Given task: Transcribe every line, keeping it exact.

####################

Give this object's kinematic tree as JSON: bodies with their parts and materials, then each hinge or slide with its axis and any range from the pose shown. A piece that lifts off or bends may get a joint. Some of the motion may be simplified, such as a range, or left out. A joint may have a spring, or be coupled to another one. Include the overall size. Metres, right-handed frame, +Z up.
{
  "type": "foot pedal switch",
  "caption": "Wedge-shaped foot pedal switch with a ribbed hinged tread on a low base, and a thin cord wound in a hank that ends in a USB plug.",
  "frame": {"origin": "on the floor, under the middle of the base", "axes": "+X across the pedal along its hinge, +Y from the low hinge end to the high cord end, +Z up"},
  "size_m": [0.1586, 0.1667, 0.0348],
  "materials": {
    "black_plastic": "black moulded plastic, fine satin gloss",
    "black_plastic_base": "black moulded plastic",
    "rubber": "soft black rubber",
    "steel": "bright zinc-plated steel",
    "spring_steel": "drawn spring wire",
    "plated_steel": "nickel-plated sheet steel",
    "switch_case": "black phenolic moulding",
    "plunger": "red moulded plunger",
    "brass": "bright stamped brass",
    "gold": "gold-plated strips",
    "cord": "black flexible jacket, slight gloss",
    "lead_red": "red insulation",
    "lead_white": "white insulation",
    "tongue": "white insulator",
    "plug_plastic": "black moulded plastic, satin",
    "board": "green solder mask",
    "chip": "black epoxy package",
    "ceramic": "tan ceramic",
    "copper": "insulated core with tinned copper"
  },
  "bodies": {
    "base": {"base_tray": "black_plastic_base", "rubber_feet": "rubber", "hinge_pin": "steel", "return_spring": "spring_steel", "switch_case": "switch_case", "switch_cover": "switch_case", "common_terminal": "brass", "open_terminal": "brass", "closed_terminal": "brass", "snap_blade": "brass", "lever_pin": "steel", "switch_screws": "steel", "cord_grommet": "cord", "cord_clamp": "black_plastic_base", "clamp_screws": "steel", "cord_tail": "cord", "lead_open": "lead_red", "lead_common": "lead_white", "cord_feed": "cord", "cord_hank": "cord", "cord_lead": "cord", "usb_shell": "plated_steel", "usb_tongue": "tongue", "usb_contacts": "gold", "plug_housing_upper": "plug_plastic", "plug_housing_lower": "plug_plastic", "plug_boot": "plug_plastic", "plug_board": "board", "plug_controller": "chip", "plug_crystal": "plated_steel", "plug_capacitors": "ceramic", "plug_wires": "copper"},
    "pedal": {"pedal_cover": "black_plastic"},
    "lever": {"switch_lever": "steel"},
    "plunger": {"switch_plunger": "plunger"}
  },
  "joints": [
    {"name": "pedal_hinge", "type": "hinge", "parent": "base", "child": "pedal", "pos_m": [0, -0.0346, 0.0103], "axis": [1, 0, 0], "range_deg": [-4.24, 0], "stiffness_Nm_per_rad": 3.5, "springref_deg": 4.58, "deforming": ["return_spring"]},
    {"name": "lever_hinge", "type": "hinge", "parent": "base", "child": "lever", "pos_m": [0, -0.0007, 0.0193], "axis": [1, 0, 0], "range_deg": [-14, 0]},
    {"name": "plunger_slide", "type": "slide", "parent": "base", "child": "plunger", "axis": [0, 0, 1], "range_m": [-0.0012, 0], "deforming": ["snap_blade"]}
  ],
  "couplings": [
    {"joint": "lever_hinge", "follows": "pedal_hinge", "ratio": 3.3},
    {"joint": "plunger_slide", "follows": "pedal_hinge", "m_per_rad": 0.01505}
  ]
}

####################

Exercise response:
Give this object's kinematic tree as JSON: bodies with their parts and materials, then each hinge or slide with its axis and any range from the pose shown. A piece that lifts off or bends may get a joint. Some of the motion may be simplified, such as a range, or left out. A joint may have a spring, or be coupled to another one. Include the overall size. Metres, right-handed frame, +Z up.
{
  "type": "foot pedal switch",
  "caption": "Wedge-shaped foot pedal switch with a ribbed hinged tread on a low base, and a thin cord wound in a hank that ends in a USB plug.",
  "frame": {"origin": "on the floor, under the middle of the base", "axes": "+X across the pedal along its hinge, +Y from the low hinge end to the high cord end, +Z up"},
  "size_m": [0.1586, 0.1667, 0.0348],
  "materials": {
    "black_plastic": "black moulded plastic, fine satin gloss",
    "black_plastic_base": "black moulded plastic",
    "rubber": "soft black rubber",
    "steel": "bright zinc-plated steel",
    "spring_steel": "drawn spring wire",
    "plated_steel": "nickel-plated sheet steel",
    "switch_case": "black phenolic moulding",
    "plunger": "red moulded plunger",
    "brass": "bright stamped brass",
    "gold": "gold-plated strips",
    "cord": "black flexible jacket, slight gloss",
    "lead_red": "red insulation",
    "lead_white": "white insulation",
    "tongue": "white insulator",
    "plug_plastic": "black moulded plastic, satin",
    "board": "green solder mask",
    "chip": "black epoxy package",
    "ceramic": "tan ceramic",
    "copper": "insulated core with tinned copper"
  },
  "bodies": {
    "base": {"base_tray": "black_plastic_base", "rubber_feet": "rubber", "hinge_pin": "steel", "return_spring": "spring_steel", "switch_case": "switch_case", "switch_cover": "switch_case", "common_terminal": "brass", "open_terminal": "brass", "closed_terminal": "brass", "snap_blade": "brass", "lever_pin": "steel", "switch_screws": "steel", "cord_grommet": "cord", "cord_clamp": "black_plastic_base", "clamp_screws": "steel", "cord_tail": "cord", "lead_open": "lead_red", "lead_common": "lead_white", "cord_feed": "cord", "cord_hank": "cord", "cord_lead": "cord", "usb_shell": "plated_steel", "usb_tongue": "tongue", "usb_contacts": "gold", "plug_housing_upper": "plug_plastic", "plug_housing_lower": "plug_plastic", "plug_boot": "plug_plastic", "plug_board": "board", "plug_controller": "chip", "plug_crystal": "plated_steel", "plug_capacitors": "ceramic", "plug_wires": "copper"},
    "pedal": {"pedal_cover": "black_plastic"},
    "lever": {"switch_lever": "steel"},
    "plunger": {"switch_plunger": "plunger"}
  },
  "joints": [
    {"name": "pedal_hinge", "type": "hinge", "parent": "base", "child": "pedal", "pos_m": [0, -0.0346, 0.0103], "axis": [1, 0, 0], "range_deg": [-4.24, 0], "stiffness_Nm_per_rad": 3.5, "springref_deg": 4.58, "deforming": ["return_spring"]},
    {"name": "lever_hinge", "type": "hinge", "parent": "base", "child": "lever", "pos_m": [0, -0.0007, 0.0193], "axis": [1, 0, 0], "range_deg": [-14, 0]},
    {"name": "plunger_slide", "type": "slide", "parent": "base", "child": "plunger", "axis": [0, 0, 1], "range_m": [-0.0012, 0], "deforming": ["snap_blade"]}
  ],
  "couplings": [
    {"joint": "lever_hinge", "follows": "pedal_hinge", "ratio": 3.3},
    {"joint": "plunger_slide", "follows": "pedal_hinge", "m_per_rad": 0.01505}
  ]
}